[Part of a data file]
§
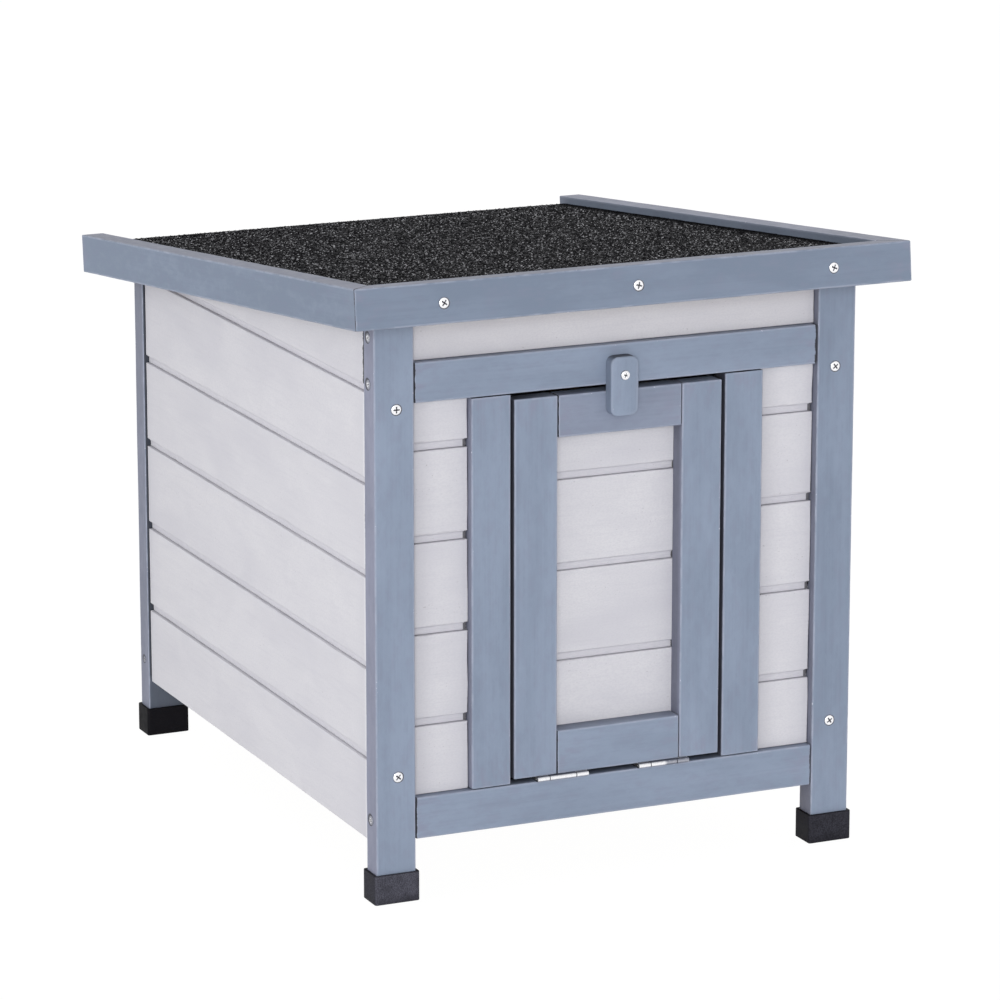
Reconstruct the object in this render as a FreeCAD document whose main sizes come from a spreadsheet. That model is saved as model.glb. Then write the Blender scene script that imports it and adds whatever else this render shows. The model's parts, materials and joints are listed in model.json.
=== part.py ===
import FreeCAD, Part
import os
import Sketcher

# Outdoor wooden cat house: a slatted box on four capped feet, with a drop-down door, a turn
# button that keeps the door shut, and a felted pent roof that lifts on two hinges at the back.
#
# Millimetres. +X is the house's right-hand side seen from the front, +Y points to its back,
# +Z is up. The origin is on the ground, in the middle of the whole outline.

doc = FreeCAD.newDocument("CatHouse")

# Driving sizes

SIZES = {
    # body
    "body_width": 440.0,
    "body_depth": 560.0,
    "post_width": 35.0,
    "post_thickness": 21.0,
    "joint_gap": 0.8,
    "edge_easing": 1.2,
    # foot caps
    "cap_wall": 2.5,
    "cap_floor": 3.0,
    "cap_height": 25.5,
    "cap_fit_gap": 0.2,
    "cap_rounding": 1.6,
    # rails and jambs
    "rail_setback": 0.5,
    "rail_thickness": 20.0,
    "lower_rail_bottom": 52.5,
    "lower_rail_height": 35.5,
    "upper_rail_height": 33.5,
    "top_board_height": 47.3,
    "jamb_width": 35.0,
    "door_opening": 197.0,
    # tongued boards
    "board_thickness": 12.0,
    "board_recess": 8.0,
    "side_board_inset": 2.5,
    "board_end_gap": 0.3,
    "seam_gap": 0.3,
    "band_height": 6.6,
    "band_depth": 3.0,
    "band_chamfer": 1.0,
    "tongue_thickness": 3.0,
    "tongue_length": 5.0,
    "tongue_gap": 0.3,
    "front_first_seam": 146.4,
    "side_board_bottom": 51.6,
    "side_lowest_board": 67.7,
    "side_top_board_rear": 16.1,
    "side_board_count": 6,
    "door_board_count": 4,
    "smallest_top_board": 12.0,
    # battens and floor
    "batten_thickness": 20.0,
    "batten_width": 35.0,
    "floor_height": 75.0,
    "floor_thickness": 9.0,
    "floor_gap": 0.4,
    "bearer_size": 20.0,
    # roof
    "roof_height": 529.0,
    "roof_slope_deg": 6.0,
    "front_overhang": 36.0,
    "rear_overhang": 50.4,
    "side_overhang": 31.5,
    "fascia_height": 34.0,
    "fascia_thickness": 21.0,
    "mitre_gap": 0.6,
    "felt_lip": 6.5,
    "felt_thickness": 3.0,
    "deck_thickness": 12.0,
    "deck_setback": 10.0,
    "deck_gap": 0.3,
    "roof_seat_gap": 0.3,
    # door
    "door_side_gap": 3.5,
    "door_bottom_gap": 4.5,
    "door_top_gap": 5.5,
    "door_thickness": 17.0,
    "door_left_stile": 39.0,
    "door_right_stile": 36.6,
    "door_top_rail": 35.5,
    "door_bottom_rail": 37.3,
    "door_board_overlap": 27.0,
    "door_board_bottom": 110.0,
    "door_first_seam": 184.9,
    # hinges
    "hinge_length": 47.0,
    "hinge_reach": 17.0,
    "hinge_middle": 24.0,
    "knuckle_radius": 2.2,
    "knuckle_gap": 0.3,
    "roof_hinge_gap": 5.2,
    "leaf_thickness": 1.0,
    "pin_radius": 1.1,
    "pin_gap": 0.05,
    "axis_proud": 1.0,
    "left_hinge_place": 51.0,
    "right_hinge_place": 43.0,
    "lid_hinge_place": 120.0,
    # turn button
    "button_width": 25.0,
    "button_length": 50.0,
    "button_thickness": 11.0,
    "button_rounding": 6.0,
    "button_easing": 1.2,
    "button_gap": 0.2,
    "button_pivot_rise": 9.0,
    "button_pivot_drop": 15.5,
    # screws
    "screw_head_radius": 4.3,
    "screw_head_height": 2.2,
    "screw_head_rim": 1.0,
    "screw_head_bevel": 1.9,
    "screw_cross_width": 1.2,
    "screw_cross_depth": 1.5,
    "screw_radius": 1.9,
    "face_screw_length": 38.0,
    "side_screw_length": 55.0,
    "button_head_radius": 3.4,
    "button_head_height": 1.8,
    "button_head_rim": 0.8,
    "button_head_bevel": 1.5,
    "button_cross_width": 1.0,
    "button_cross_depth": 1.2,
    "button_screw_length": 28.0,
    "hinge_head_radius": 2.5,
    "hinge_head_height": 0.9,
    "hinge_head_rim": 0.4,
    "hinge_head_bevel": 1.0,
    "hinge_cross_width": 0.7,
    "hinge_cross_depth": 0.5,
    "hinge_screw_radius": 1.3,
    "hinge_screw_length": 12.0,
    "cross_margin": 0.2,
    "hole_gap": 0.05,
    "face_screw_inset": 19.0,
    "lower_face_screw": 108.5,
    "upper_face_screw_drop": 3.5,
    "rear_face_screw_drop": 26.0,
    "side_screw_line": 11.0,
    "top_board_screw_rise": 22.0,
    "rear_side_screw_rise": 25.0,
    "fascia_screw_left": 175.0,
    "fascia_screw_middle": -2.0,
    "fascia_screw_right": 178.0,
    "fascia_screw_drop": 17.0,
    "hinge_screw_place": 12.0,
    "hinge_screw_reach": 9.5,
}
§
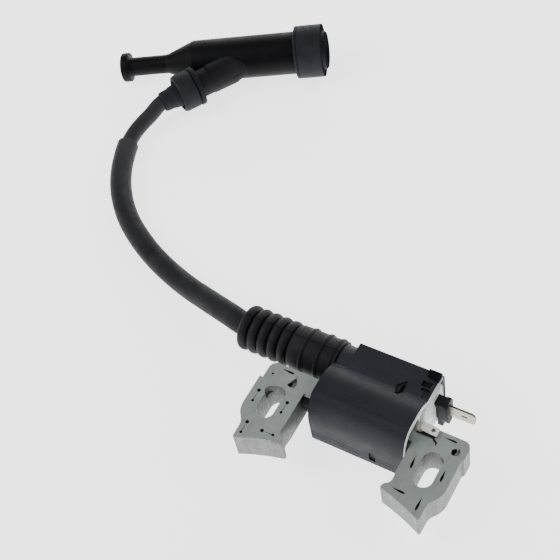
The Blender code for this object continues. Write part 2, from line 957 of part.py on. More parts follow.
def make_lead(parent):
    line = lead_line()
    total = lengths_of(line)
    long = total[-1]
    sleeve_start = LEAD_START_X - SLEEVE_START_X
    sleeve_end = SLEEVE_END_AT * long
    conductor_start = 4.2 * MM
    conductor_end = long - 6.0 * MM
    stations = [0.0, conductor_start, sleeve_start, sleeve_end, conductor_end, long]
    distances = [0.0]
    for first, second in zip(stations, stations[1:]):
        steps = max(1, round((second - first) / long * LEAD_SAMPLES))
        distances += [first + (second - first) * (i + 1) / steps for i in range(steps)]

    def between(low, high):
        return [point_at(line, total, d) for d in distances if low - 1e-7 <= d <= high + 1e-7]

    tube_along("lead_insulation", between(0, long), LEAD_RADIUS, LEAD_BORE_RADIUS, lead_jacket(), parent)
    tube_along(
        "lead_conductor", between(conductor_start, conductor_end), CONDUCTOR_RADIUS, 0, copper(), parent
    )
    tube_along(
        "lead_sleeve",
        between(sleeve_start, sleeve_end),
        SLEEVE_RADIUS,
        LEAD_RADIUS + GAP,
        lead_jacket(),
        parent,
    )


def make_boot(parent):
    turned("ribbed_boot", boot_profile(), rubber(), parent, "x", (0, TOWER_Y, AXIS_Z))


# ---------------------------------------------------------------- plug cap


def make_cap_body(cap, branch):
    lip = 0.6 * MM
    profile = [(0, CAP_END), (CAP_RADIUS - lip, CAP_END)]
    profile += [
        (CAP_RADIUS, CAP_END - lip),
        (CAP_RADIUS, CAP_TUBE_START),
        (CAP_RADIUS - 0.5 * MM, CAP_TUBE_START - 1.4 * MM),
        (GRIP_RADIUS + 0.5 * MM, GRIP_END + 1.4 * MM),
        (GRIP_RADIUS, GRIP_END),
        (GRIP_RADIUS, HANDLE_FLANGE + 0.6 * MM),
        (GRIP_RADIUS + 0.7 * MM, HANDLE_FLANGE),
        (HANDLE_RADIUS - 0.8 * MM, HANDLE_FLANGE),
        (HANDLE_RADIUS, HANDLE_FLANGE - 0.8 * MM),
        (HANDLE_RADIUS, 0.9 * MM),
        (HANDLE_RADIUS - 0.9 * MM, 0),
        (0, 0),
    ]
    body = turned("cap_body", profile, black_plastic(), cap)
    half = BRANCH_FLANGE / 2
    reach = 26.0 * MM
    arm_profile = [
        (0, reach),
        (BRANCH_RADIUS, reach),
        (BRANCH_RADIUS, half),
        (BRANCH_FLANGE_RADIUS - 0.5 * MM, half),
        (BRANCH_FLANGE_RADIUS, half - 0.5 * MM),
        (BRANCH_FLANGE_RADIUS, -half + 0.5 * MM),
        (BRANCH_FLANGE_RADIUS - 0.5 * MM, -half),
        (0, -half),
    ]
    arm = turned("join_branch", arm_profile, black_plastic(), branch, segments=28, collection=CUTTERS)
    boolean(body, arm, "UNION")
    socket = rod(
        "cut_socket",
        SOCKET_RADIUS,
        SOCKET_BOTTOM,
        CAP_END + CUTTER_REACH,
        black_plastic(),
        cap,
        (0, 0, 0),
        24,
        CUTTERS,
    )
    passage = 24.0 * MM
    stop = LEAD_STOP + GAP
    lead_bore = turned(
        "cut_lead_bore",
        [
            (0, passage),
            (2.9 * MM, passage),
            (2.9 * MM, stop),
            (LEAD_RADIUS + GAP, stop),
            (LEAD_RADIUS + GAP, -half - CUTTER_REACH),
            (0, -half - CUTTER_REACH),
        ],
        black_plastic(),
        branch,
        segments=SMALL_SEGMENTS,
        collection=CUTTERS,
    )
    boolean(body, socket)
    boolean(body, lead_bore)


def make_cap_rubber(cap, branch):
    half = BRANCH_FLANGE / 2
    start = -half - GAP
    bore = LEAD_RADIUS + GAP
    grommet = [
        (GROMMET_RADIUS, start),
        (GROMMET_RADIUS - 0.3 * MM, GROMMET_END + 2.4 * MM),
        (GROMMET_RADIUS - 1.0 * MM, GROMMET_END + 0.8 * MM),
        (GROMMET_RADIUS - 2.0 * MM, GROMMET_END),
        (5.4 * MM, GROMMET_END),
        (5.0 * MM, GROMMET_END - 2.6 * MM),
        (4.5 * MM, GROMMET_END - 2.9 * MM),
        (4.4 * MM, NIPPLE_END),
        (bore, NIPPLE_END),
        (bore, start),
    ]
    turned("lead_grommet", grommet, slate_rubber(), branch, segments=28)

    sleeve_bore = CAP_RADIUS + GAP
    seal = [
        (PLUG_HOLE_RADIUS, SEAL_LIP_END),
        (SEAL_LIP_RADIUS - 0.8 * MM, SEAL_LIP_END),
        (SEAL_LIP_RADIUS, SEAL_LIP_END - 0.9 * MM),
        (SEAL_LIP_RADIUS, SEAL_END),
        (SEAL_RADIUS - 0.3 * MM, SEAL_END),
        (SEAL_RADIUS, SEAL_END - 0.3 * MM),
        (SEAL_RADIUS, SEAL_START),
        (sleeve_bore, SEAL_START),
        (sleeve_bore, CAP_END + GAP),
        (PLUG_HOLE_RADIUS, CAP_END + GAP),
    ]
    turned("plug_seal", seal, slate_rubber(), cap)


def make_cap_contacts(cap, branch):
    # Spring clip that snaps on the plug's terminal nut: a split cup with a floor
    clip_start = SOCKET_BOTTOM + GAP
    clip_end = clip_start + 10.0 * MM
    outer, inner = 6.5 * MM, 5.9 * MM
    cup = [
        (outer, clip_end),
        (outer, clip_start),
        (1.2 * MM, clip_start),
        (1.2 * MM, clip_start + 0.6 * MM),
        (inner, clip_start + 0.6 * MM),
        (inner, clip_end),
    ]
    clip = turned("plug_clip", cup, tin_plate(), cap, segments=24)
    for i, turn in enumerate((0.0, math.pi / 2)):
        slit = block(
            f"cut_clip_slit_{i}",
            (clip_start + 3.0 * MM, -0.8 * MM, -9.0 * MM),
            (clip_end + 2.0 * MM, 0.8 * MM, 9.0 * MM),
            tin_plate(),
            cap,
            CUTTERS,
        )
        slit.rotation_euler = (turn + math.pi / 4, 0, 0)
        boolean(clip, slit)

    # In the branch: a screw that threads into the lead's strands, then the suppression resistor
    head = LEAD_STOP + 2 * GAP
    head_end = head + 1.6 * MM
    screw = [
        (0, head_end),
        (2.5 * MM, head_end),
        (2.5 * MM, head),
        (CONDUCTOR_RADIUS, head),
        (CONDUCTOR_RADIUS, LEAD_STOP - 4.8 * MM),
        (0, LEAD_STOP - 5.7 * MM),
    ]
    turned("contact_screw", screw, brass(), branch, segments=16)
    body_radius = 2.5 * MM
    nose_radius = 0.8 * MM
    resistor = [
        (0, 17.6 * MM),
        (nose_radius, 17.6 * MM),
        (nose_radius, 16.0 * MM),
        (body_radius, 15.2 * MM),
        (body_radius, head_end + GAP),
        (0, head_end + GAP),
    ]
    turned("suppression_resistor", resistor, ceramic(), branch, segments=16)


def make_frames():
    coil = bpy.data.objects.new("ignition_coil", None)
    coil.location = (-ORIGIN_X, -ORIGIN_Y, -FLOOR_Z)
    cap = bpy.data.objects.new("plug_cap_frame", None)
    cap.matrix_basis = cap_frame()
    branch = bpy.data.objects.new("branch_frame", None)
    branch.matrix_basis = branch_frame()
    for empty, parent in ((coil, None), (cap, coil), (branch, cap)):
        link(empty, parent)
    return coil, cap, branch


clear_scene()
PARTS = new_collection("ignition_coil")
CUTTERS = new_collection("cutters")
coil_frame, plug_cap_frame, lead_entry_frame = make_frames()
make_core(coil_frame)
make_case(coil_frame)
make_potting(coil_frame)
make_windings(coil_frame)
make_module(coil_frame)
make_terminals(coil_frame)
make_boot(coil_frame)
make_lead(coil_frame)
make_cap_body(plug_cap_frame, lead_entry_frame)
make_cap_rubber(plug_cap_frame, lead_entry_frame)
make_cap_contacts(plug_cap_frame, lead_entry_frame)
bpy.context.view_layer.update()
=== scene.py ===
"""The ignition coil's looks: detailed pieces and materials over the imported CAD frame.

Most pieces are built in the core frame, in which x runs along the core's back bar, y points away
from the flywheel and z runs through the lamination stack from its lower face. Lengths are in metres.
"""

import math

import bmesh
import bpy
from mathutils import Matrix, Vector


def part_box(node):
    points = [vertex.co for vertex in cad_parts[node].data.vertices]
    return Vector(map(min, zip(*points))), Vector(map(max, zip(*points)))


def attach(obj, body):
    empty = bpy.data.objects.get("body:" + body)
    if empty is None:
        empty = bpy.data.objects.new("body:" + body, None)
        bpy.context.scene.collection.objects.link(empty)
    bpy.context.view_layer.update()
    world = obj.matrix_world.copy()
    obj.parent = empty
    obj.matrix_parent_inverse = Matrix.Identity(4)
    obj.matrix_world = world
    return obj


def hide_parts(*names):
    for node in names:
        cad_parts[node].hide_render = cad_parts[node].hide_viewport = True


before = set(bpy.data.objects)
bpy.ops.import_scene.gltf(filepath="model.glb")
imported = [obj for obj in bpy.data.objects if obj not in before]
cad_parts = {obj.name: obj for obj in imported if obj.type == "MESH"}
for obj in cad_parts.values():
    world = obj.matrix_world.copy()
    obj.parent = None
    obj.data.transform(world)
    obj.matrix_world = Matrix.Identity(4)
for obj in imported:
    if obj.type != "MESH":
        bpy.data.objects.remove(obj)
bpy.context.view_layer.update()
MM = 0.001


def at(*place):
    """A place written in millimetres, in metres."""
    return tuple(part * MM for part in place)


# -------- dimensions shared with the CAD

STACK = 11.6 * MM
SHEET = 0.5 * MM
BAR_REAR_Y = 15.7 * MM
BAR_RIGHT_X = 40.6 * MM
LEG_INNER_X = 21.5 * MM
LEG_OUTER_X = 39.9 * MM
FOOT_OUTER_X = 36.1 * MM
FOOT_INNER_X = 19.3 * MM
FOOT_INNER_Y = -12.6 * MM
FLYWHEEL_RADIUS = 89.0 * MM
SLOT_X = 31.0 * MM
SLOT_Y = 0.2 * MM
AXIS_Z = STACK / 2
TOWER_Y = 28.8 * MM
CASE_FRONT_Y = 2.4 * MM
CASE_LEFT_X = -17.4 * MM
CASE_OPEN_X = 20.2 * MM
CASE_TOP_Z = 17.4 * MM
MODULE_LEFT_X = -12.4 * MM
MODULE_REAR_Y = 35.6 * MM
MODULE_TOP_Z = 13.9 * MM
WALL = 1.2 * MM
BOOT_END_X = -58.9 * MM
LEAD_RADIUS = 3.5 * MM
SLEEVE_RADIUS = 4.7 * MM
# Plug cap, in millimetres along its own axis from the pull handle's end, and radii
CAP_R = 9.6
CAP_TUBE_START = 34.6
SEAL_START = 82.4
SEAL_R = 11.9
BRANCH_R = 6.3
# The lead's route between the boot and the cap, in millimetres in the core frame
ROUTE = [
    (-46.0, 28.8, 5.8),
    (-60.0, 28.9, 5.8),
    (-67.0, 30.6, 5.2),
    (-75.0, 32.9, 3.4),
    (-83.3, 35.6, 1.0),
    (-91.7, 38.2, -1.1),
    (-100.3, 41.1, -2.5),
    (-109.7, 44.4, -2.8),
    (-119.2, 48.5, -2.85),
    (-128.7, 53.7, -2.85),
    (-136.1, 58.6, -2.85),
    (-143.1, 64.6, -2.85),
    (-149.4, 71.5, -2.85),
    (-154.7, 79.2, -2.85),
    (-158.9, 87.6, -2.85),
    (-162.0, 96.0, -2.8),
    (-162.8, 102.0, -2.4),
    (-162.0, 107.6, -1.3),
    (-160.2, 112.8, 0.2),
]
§
▶ TASK DESCRIPTION
Both the line with "clear_scene()" and the line with "zip(*points))), Vector(map(max, zip(*points)))" belong in the extract, along with every line between them; set down those lines exactly and only.

▶ OUTPUT OF THE EXERCISE
clear_scene()
PARTS = new_collection("ignition_coil")
CUTTERS = new_collection("cutters")
coil_frame, plug_cap_frame, lead_entry_frame = make_frames()
make_core(coil_frame)
make_case(coil_frame)
make_potting(coil_frame)
make_windings(coil_frame)
make_module(coil_frame)
make_terminals(coil_frame)
make_boot(coil_frame)
make_lead(coil_frame)
make_cap_body(plug_cap_frame, lead_entry_frame)
make_cap_rubber(plug_cap_frame, lead_entry_frame)
make_cap_contacts(plug_cap_frame, lead_entry_frame)
bpy.context.view_layer.update()
=== scene.py ===
"""The ignition coil's looks: detailed pieces and materials over the imported CAD frame.

Most pieces are built in the core frame, in which x runs along the core's back bar, y points away
from the flywheel and z runs through the lamination stack from its lower face. Lengths are in metres.
"""

import math

import bmesh
import bpy
from mathutils import Matrix, Vector


def part_box(node):
    points = [vertex.co for vertex in cad_parts[node].data.vertices]
    return Vector(map(min, zip(*points))), Vector(map(max, zip(*points)))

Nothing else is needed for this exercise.